We have a good set of coding standards that have been followed for some time. They are quite detailed and have been described in detail in the following documents:
SVN Commit Guidelines
- Code should compile without warnings on a recent gcc(4.x) and at least the -Wall flag before you consider commiting it. It's ok to commit something with some warnings if you are still working on it and it's not finished yet.
- Don't commit something that doesn't compile.
- If you do something that breaks lots of stuff and will take some time, create your own branch.
- Apart from the previous points, commit often.
- Set SVN:eol-style to "native" for the following file types:
- .h, .hpp
- .c, .cpp
- Set SVN:executable to "*" only for Python scripts that *nix users should be able to run directly. Add a shebang to these scripts and only to these scripts as well.
- Set SVN:ignore for the following file types:
- The commit log message should contain a summarization of your commited changes along with the ticket number you are working on.
- Check your changes before commiting with svn status (command line client) / Check for modifications (TortoiseSVN).
- Always test your code before your commit. Testing has been tried to make as easy as possible. At minimum, run all of our demos along with the map editor to see if your code really works as part of the system.
Input File Formats
FIFE's accepted input file format is XML. The XML format should be used when describing data (metadata). Any new or existing functionality (like font file definitions) should also use the XML format. Existing input file types include:
Exceptions and Return Codes
Exceptions should only be thrown for exceptional situations. Examples of when to throw an exception are if the engine failed to create the OpenGL device context or if SDL failed to initialize. These are errors that cannot be recovered from and an exception should be thrown. In all other cases you should somehow recover from the situation. For example, if a function returns a list of instances but couldn't find any, return an empty list.
With that being said exceptions should be created and used properly. All exceptions should be derived from FIFE::Exception and should be caught by reference only.
For extra reading on exceptions here is an interesting discussion on exceptions.
Writing to the log
Logs are very a useful tool when debugging FIFE and they MUST be used properly. You have to use your own judgment as to when to write something to the log. The problem is that logs can become a little too verbose. As a general rule of thumb, if something unexpected happened but can be recovered from (i.e. an operation failed to complete but execution can still continue) you should write an entry in the log with a log level of WARN. If the error cannot be recovered from but doesn't warrant an exception you should use a log level of ERROR. All informational information you should use the log level of LOG. This information can include any information you deem important enough to inform the client of. An example would be how many instances were created when the map loaded.
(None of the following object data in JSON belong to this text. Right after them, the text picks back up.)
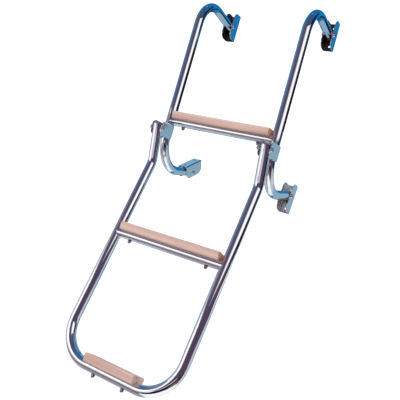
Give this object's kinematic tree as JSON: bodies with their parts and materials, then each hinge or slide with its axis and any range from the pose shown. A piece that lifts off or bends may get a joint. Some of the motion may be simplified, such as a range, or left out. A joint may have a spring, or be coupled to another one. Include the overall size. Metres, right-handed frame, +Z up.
{
  "type": "folding swim ladder",
  "caption": "Folding boat ladder of bent steel tube with grooved wooden treads, a lower frame hinged below the top step, and a swivelling channel bracket at each tube end.",
  "frame": {"origin": "middle of the left top bracket's mounting face", "axes": "+Z up, +Y out of the top brackets' mounting faces towards the boat, +X from the left rail to the right one seen by a climber"},
  "size_m": [0.32, 0.3644, 0.9246],
  "materials": {
    "tube_steel": "polished",
    "bracket_steel": "polished",
    "fastener_steel": "satin",
    "tread_wood": "satin",
    "plug_plastic": "satin"
  },
  "bodies": {
    "upper_frame": {"left_upper_rail": "tube_steel", "right_upper_rail": "tube_steel", "upper_rung": "tube_steel", "upper_tread": "tread_wood", "upper_tread_screws": "fastener_steel", "left_hinge_bracket": "bracket_steel", "right_hinge_bracket": "bracket_steel", "left_hinge_bolt": "fastener_steel", "right_hinge_bolt": "fastener_steel", "left_hinge_nut": "fastener_steel", "right_hinge_nut": "fastener_steel"},
    "lower_frame": {"lower_frame_tube": "tube_steel", "left_leg_plug": "plug_plastic", "right_leg_plug": "plug_plastic", "middle_rung": "tube_steel", "middle_tread": "tread_wood", "middle_tread_screws": "fastener_steel", "bottom_tread": "tread_wood", "bottom_tread_screws": "fastener_steel"},
    "top_left_bracket": {"top_left_bracket": "bracket_steel", "top_left_bracket_bolt": "fastener_steel", "top_left_bracket_nut": "fastener_steel"},
    "top_right_bracket": {"top_right_bracket": "bracket_steel", "top_right_bracket_bolt": "fastener_steel", "top_right_bracket_nut": "fastener_steel"},
    "bottom_left_bracket": {"bottom_left_bracket": "bracket_steel", "bottom_left_bracket_bolt": "fastener_steel", "bottom_left_bracket_nut": "fastener_steel"},
    "bottom_right_bracket": {"bottom_right_bracket": "bracket_steel", "bottom_right_bracket_bolt": "fastener_steel", "bottom_right_bracket_nut": "fastener_steel"}
  },
  "joints": [
    {"name": "fold", "type": "hinge", "parent": "upper_frame", "child": "lower_frame", "pos_m": [0.141, -0.21582, -0.34465], "axis": [-1, 0, 0], "range_deg": [0, 172]},
    {"name": "top_left_swivel", "type": "hinge", "parent": "upper_frame", "child": "top_left_bracket", "pos_m": [0, -0.0255, -0.003], "axis": [1, 0, 0], "range_deg": [-113, 100]},
    {"name": "top_right_swivel", "type": "hinge", "parent": "upper_frame", "child": "top_right_bracket", "pos_m": [0.282, -0.0255, -0.003], "axis": [1, 0, 0], "range_deg": [-113, 100]},
    {"name": "bottom_left_swivel", "type": "hinge", "parent": "upper_frame", "child": "bottom_left_bracket", "pos_m": [0, -0.01944, -0.41339], "axis": [1, 0, 0], "range_deg": [-214, 0]},
    {"name": "bottom_right_swivel", "type": "hinge", "parent": "upper_frame", "child": "bottom_right_bracket", "pos_m": [0.282, -0.01944, -0.41339], "axis": [1, 0, 0], "range_deg": [-86, 127]}
  ]
}
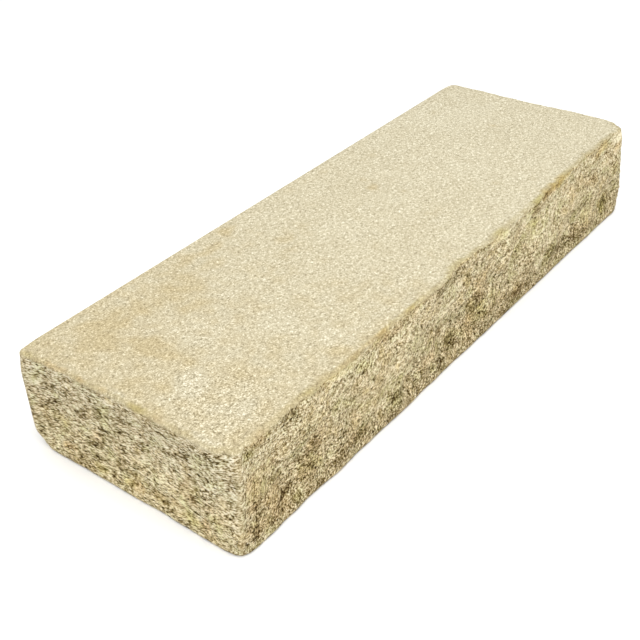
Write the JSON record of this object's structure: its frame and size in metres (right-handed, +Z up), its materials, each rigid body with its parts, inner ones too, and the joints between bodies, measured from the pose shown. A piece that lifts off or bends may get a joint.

Of course ALWAYS use the correct log module when writing to the log. They are defined in the <FIFE>/engine/core/modules.h header file.
When writing to the log you should ALWAYS use the provided log macros:
- FL_DBG(module, msg)
- FL_LOG(module, msg)
- FL_WARN(module, msg)
- FL_ERR(module, msg)
- FL_PANIC(module, msg)
FIFE depends on a large number of 3rd party libraries. Unfortunately not all of the 3rd party libraries are still in active development so we have some first hand experience with this. You should try to not introduce new dependencies whenever possible by writing your own code to accomplish what the 3rd party library can do. If it's deemed to be too time consuming to roll your own code and you must use a 3rd party library you should ensure it meets the following guidelines:
- Supported on most platforms (Windows, Linux and Mac OSX at a minimum)
- Widely used by other projects and has an active community
- Available to download as a package for most platforms
- Has been in active development for a number of years
- License is compatible with FIFE!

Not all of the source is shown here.